Thank you to everyone who joined us to celebrate the recent publication of JANET FRIES.
For those who were unable to attend our event on May 21, 2024, the book is available for purchase for $50.00 including shipping. Please contact us with the number of copies you would like to purchase along with your mailing address.
JANET FRIES includes 54 portraits including photographs of Marion Barry, President Joe Biden, former Senator John McCain, Angela Davis, Joan Didion, Maureen Dowd, Jane Fonda, Jerry Garcia and Harvey Milk among others.
Janet Fries | Portraits
126 pages with 44 black and white and 10 full color reproductions, with an introduction essay by the publisher.
Published by HEMPHILL Artworks.
9" x 12" soft-bound with foiled cover.
ISBN 978-0-9725406-3-6
Contemporary society sees itself in the pictures of those gaining and retaining fame. Images of the famous and the infamous shape the way we see the past. Winston Churchill's often-attributed quote, "The victors write history," is no longer entirely true. The power of the famous is now measured in the frequency with which we see their image, regardless of whether their actions were good, evil, or banal. Photography and all its tributary mediums, for better or worse, are part of how we illustrate the stories we tell and represent the kind of people we wish to be or want to avoid. We did not step into the current dynamic between image and power unconsciously. Media fame has been building and evolving for centuries, but there has never been such an intrusive and instrumental use of photographic portraiture to sustain power as that which we experience today.
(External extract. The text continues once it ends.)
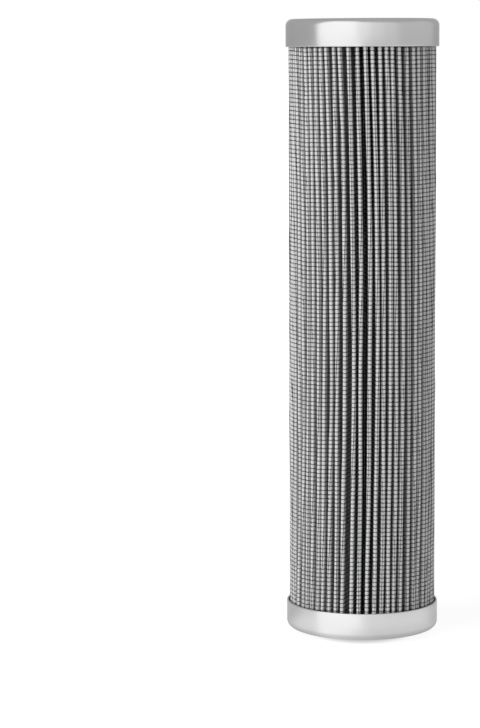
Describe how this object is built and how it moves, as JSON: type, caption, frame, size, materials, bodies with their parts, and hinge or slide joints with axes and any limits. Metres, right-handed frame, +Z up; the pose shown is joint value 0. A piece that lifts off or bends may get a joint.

Janet Fries' photographic portraits, shot on assignment for printed magazine publications between 1973 and 1991, were part of a swelling information wave just before the flood of shared cell phone photos, blog postings, text messages, influencers, and social media stills and reels of today's world. The nostalgic sensation of viewing the once fabulous and notorious captured by Fries kindles a fondness for the humanity of those pictured. Their visages are the content from a time before content would be entirely overwhelmed by the new speed and energy of today's frenzied media.
Many of Fries' subjects have passed on; some are still alive. Collectively, they hold a place in time, as they are of an era before the peculiarities of the current information landscape. They possess personality, regardless of their accomplishments. Together, Fries' portraits give us insight into how we defined a particular period and raise questions about how the current portrayal of the famous has changed us.